Microbreweries have come of age in Norway. “I know Ringnes and Hansa and all the biggest breweries have their own,” says Odd Pederson, pub manager at Mack’s, the world’s northernmost brewery. The times are changing for this nation whose beer drinking history dates back to the Bronze Age.

“Before we got our microbrewery, we didn’t test out so many different types of beers as we do today,” notes the Tromsø local. In the past, Mack’s would have to brew a minimum of 22,000 liters just to test out a new Christmas Beer. “Now we can scale it down to 800 liters. All the breweries are doing this, especially with the wheat beer,” he adds.

“I call our microbrewery Mack’s laboratory because that’s where we develop types of beer like wheat and ale, test out the yeast and improve the beer we have,” explains Pederson. “The last real test that we had was a Mack’s Christmas beer recipe from 1936. It was unfiltered and unpasteurized when we tasted it right off the tank, but it was really good, just pure beer.”

A beer festival held in Tromsø last summer is a sign that Norway is broadening its horizons. Pederson remembers the top beer at the event was Hobgoblin from England’s Wychwood Brewery—it was some 5.2% alcohol, very dark and had a fantastic taste. “This is what’s coming out of the microbrewery trend that’s going around the world,” says Pederson.

Brewing Craft

The growing craft beer market has everyone wanting to get a piece of the action these days. The Norwegian beer market’s two largest brewers, Carlsberg-Ringnes and Hansa-Borg which control over 85% of market, are testing the waters, but it’s the small new breweries that are making the biggest splash within the last ten years, mostly with their top-fermented ales.

HaandBryggeriet (“The Hand Brewery”), considered Norway’s smallest, in Drammen just outside Oslo run by a long-time homebrewer in his childhood house, is making a name for itself. The Nøgne ø (old Norwegian/Danish for “Naked Isle”), an independent microbrewery in Grimstad, started in 2002 by an airline pilot with a yen for brewing, is gaining a worldwide reputation amongst beer lovers for its American-influenced ales.

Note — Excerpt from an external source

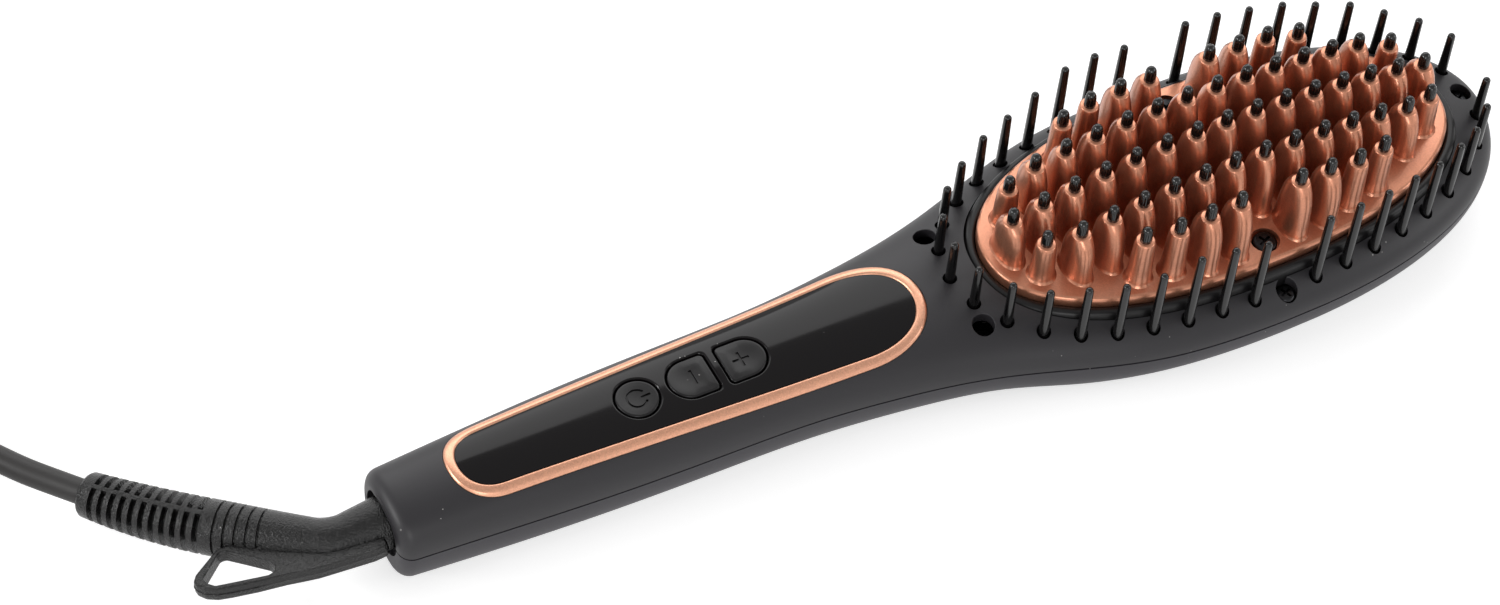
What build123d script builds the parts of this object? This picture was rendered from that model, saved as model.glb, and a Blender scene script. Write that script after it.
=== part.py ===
from build123d import *

import math
import os

# Hair straightening brush: heated comb head, rubberised casing, key panel and swivel cord.
# +X runs along the brush to its toe, +Y across it, +Z up through the teeth. The brush lies on
# its back. The origin is under the middle of the brush, on the surface that it lies on.

os.makedirs("parts", exist_ok=True)

# Casing
body_length = 268.0
head_half_length = 69.8
head_half_width = 34.3
crown_rise = 9.9
parting_height = 13.0
wall = 2.4
outline_power = 2.25
end_fall = 0.45
crown_fullness = 0.676
grip_belly_fullness = 0.70
head_belly_fullness = 0.80
belly_flat = 0.3
end_rounding = 3.0
parting_gap = 0.44
parting_depth = 0.6
ledge_thick = 1.6
rest_cut = 0.15
boss_inset = 0.5
grip_outline = [
    (0, 10.9, 0.9),
    (21, 12.3, 0.985),
    (47, 13.9, 1),
    (73, 14.6, 1),
    (94, 15.3, 1),
    (109, 16.9, 1),
    (122, 18.9, 1),
    (136, 22.2, 1),
]
neck_slices = [46.5, 31.0, 15.5]
toe_slices = [17, 34, 50, 63, 74, 83, 88.4]

# Heated comb
plate_half_length = 57.3
plate_half_width = 26.0
plate_top = 24.5
plate_thick = 3.0
plate_bevel = 0.8
tooth_pitch = 7.5
tooth_shift = -0.2
tooth_rows = [(7, 0.0, 0.0, 0), (6.5, 10.0, 8.13, 1), (4, 19.0, 17.6, 2)]
tooth_levels = [(0.0, 5.0, 2.8), (0.55, 4.25, 2.42), (1.0, 2.1, 1.95)]
round_tooth_levels = [(0.0, 2.85, 2.85), (1.0, 2.05, 2.05)]
tooth_sides = 10
tooth_root = 0.2
arch_radius = 213.9
arch_top = 45.5
row_drop = [0.0, 1.08, 2.22]
tip_height = 4.0
tip_levels = [(0.0, 1.45), (0.72, 1.22), (1.0, 0.62)]
tip_sides = 6

# Outer bristles
pin_half_length = 66.1
pin_half_width = 30.1
pin_power = 2.2
pin_spacing = 8.0
toe_pin_margin = 7.2
pin_levels = [(0.0, 1.0), (0.97, 0.72), (1.0, 0.35)]
pin_sides = 6
pin_hole_radius = 1.6
pin_hole_sides = 6
pin_neck_height = 34.9
neck_pin_heights = [34.7, 34.4, 34.1, 35.3, 35.5, 37.2, 40.3, 40.0, 38.5]
toe_pin_heights = [39.0, 38.7, 37.8, 37.1, 35.6, 34.9, 32.8, 32.2, 31.9]
strip_inside = 2.2
strip_outside = 0.9
strip_thick = 1.8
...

Oslo Mikrobryggeri, Scandinavia’s first microbrewery and brewpub founded in 1989, serves up a range of styles: pilsner, steam ale, porters and stouts.

Berentsens Brygghus in Egersund, on Norway’s southern tip, started out as a family cider business in 1895. With beers originally brewed by Aass (one of the best-known and oldest macro breweries in Norway, founded in 1834), it is now trying to stand on its own.

Although the craft beer movement is on a roll in Norway, there have been casualties. Baatbryggeriet, an up-and-coming microbrewery in Vestnes on the country’s northwest coast, called it quits in just three years. Making a go of it with just two brews to their name was hard enough but, thanks to government restrictions, spreading the word was nearly impossible. Breweries have their hands tied when it comes to publicity.